[START Data shown]
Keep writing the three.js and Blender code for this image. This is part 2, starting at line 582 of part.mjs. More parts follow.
[END Data shown]
[START Data shown]
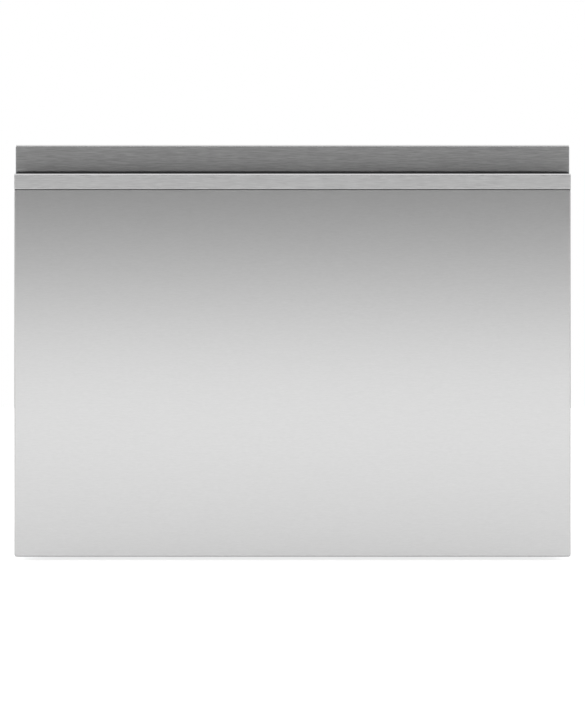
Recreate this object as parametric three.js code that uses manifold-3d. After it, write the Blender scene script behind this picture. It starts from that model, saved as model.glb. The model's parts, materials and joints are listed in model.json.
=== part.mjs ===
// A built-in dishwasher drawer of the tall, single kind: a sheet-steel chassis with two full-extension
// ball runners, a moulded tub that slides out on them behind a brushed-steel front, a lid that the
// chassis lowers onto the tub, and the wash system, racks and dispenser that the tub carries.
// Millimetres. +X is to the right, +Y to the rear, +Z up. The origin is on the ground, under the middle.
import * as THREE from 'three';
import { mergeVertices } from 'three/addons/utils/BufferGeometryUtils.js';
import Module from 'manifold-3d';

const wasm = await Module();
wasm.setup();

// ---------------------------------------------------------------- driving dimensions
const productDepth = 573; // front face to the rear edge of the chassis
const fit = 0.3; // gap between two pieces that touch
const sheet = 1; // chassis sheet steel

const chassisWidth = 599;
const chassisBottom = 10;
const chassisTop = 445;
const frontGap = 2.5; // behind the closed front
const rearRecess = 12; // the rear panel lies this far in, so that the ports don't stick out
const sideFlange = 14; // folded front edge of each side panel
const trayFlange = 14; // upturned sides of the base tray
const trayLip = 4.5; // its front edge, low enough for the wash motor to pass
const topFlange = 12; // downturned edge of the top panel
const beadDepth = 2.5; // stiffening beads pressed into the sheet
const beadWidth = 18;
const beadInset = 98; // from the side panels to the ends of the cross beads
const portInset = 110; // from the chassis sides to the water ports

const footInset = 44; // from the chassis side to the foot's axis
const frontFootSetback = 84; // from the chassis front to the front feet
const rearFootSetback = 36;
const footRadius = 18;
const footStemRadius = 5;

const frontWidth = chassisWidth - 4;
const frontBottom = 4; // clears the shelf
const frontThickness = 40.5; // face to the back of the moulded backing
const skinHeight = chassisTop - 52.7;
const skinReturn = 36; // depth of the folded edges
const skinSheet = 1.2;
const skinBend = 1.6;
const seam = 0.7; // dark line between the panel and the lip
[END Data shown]
§ Stated goal: Starting at the line that contains "Recreate this object", repeat each line exactly, and stop after the line that contains "const sheet = 1; // chassis sheet steel".

§ Answer to this problem:
Recreate this object as parametric three.js code that uses manifold-3d. After it, write the Blender scene script behind this picture. It starts from that model, saved as model.glb. The model's parts, materials and joints are listed in model.json.
=== part.mjs ===
// A built-in dishwasher drawer of the tall, single kind: a sheet-steel chassis with two full-extension
// ball runners, a moulded tub that slides out on them behind a brushed-steel front, a lid that the
// chassis lowers onto the tub, and the wash system, racks and dispenser that the tub carries.
// Millimetres. +X is to the right, +Y to the rear, +Z up. The origin is on the ground, under the middle.
import * as THREE from 'three';
import { mergeVertices } from 'three/addons/utils/BufferGeometryUtils.js';
import Module from 'manifold-3d';

const wasm = await Module();
wasm.setup();

// ---------------------------------------------------------------- driving dimensions
const productDepth = 573; // front face to the rear edge of the chassis
const fit = 0.3; // gap between two pieces that touch
const sheet = 1; // chassis sheet steel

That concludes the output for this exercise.